I cant see how its a permitted investment in the SIPO unless the Trustee has approved it... and I would like to see how the Trustee has satisfied themselves that the pool of mortgages that is being funded is suitably diverse and appropriately managed.
One of key requirements should be that the pool of mortgages is well-seasoned... this surely fails as the investments would seemingly be into brand new mortgages which are more susceptible to default than seasoned mortgages.
I'd be very concerned if I was in a Simplicity Kiwisaver fund.
At <80% LVR and <30% DTI it would take a disaster for significant losses. Would suspect other asset classes that every KS provider holds under such a scenario would be severely under pressure too, so not unique to this asset class.
From the faq:
Q How much KiwiSaver and Investment Fund money will be invested in mortgages?
We are finalising these numbers.

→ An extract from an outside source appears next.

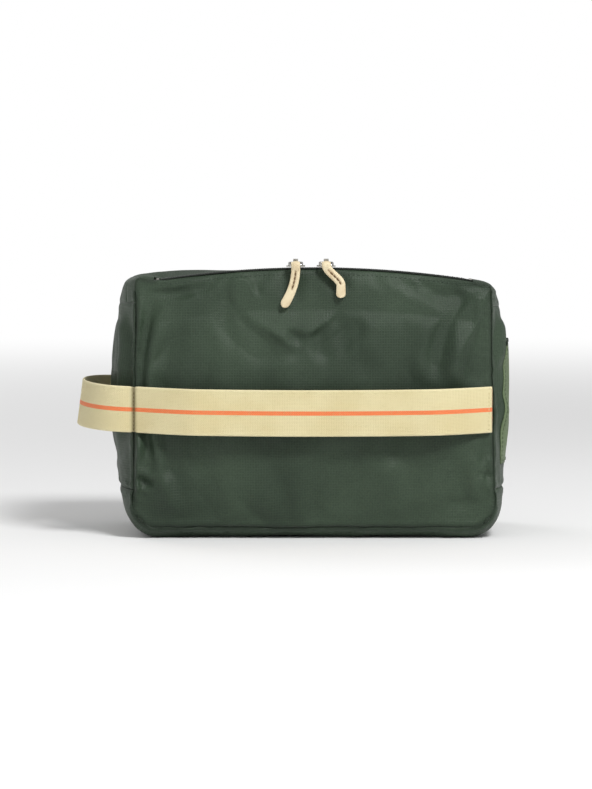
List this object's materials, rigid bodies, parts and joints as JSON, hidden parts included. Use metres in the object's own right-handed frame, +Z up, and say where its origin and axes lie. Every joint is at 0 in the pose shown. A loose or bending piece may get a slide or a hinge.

They will be conservative, reflecting the fact that this is a different asset class and the underlying mortgages are less liquid than bank deposits
Understand.. but its not a strategy I think a trustee could approve and certainly one I wouldn't be comfortable investing in.
I understand Simplicity's desire to disrupt the mortgage market however Sam Stubbs has to remember he has to invest in the interests of the kiwisaver investors... not in the interests of Simplicity.
With no track record of originating and servicing mortgages and no seasonality in the book, the trustee should surely conclude that $1 in this strategy is too much.
Anyone awake at the FMA?
They came down hard on banks offering discounts on mortgages if people brought their kiwisaver over.... and Sam Stubbs seems to be doing exactly the same by saying his low mortgage rate offer is only open to kiwisaver members.
In terms of its merits.... $50m of the current Funds under Management (FUM) is over 7%. Hardly a conservative allocation to an unproven, unseasoned mortgage pool and with only 100 mortgages doesnt make it particularly diverse. Would seem like an aggressive allocation and given most of their FUM is in the growth fund it is hard to reconcile.